Not only is the stage set-up for the live performances amazing, but the entire air hangar is insulated with padded fiberglass for amazing acoustics. On one end of the hangar is the elevated stage adjacent to a handful of giant speakers stacked against one another. Hanging from the middle of the roof are hollow white orbs constructed from fiberglass which dangle like sound enhancing chandeliers. The acoustic amplification devices are subtle enough to appear as ambient décor to the untrained eye, but their utility is magnificent.
Upstairs, the studio is full of retro mix pads, keyboards, drums, a vibraphone, a reverb chamber, basically any producer’s wet dream. Gil refers to it as a “practice museum.” He and Sebastian are essentially the only two technicians at the plant and handle all of the mixing. As far as the future of Capsule is concerned, the two are considering renting out their vintage tech and studio space to local musicians and toying with the idea of turning the place into a record specialty store, although they presently only sell vinyl to the labels who contract them.

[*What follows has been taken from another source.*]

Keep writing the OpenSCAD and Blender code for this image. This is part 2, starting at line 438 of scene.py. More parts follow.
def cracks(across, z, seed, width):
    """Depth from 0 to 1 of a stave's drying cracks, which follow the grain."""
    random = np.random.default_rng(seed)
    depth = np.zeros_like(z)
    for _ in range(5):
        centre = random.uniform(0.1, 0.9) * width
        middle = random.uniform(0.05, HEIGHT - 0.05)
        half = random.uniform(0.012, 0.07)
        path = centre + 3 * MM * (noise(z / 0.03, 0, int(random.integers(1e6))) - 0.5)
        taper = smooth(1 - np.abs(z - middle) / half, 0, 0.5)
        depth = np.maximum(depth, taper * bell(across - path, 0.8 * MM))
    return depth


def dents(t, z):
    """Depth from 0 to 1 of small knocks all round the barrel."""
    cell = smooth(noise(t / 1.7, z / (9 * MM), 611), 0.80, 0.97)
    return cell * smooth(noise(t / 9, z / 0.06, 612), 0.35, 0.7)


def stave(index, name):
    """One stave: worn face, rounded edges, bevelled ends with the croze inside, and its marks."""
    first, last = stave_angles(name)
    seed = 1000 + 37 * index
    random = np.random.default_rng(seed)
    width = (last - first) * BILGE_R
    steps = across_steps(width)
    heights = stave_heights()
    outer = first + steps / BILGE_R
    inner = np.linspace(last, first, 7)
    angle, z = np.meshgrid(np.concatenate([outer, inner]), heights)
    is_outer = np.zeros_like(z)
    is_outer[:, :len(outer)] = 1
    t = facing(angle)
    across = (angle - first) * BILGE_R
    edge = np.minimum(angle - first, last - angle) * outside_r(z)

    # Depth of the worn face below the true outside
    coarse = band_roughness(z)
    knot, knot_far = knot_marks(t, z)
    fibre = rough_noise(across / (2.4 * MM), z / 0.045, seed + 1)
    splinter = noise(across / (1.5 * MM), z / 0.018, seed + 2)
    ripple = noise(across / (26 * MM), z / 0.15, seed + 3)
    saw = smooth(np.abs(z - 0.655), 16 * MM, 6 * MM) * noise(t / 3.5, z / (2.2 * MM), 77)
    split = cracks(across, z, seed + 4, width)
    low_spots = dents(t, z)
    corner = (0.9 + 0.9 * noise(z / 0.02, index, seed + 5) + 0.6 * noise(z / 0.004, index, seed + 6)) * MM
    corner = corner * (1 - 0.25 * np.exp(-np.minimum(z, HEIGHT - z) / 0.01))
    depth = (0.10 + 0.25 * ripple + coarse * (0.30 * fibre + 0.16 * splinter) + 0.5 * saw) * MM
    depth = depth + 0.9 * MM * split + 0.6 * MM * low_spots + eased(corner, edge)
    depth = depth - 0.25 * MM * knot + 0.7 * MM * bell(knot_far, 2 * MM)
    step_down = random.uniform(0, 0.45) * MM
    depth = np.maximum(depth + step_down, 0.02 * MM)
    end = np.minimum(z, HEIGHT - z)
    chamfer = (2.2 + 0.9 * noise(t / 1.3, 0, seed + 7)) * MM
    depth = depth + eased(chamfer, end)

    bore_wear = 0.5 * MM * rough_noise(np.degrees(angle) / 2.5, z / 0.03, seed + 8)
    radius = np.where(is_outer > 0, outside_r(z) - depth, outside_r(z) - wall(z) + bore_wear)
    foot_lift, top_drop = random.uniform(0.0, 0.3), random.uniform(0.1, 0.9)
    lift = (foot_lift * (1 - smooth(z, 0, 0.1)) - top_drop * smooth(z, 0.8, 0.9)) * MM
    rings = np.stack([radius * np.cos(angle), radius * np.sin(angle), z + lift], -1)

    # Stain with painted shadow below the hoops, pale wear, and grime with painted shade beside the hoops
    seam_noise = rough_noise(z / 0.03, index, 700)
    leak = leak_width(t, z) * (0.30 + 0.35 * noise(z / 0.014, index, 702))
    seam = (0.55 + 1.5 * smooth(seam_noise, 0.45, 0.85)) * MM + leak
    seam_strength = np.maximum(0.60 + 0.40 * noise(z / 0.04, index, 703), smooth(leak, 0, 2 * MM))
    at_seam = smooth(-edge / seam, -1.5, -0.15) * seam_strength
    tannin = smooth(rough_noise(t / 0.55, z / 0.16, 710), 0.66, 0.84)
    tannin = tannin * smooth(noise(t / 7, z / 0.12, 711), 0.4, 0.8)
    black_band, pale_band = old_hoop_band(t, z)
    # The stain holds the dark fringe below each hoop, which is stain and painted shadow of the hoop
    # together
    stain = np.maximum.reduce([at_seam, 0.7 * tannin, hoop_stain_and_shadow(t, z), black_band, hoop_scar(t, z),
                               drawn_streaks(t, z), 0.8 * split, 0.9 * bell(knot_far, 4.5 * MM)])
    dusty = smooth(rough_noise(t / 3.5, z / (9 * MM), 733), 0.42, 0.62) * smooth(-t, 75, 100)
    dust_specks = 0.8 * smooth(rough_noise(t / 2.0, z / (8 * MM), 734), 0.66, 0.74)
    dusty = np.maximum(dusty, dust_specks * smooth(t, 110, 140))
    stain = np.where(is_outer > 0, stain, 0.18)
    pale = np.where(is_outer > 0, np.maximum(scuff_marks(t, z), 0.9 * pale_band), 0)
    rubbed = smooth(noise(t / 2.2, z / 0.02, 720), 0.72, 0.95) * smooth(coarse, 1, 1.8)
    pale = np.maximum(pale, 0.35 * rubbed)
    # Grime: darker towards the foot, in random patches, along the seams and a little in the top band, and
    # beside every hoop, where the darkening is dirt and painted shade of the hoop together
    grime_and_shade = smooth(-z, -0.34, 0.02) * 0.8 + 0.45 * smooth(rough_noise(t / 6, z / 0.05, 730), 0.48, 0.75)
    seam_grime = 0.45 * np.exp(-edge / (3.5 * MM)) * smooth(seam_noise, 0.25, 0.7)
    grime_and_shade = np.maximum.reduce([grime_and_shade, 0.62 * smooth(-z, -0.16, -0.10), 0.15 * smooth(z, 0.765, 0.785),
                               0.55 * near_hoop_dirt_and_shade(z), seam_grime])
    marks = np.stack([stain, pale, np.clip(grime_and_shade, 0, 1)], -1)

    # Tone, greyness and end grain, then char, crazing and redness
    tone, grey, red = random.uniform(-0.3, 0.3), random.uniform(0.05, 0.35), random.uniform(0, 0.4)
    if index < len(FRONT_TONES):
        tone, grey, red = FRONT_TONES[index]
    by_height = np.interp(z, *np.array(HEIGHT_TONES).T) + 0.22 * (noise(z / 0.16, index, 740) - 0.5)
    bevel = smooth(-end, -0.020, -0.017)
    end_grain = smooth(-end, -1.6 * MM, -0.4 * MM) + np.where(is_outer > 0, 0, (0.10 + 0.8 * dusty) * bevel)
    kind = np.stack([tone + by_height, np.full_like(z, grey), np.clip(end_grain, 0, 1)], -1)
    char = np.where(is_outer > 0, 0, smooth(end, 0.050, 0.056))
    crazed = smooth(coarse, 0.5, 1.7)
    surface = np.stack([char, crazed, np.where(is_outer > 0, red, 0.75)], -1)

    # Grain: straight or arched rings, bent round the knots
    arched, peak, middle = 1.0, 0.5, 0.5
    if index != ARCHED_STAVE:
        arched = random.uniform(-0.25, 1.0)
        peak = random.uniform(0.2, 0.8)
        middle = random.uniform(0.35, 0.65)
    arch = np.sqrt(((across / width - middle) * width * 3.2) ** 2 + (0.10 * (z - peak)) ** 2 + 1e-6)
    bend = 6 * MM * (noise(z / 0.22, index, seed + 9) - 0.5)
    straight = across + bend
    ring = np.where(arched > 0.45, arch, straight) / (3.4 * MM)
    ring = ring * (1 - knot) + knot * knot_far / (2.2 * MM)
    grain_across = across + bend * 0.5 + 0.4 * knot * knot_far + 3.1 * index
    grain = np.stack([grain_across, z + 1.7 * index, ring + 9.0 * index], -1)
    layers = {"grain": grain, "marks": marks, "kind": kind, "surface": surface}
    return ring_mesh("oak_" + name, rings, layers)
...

For Gil and Sebastian, the dream is to own a high end music boutique that sells exclusively to the tightly knit LA music scene of recording artists. A place where talented musicians can come in, by appointment of course, and browse the recordings pressed at the plant before they become available in stores. They imagine a place where musicians can meet other musicians and discuss the quality of sound, the fickle music industry, and the sonic future. The two also dream of a non-profit which showcases music that needs to be heard regardless of the amount wealth possessed by the band. Big plans are ahead for the crew at Capsule Labs and the Silverlake music community, including the much anticipated triumphant return of vinyl popularity.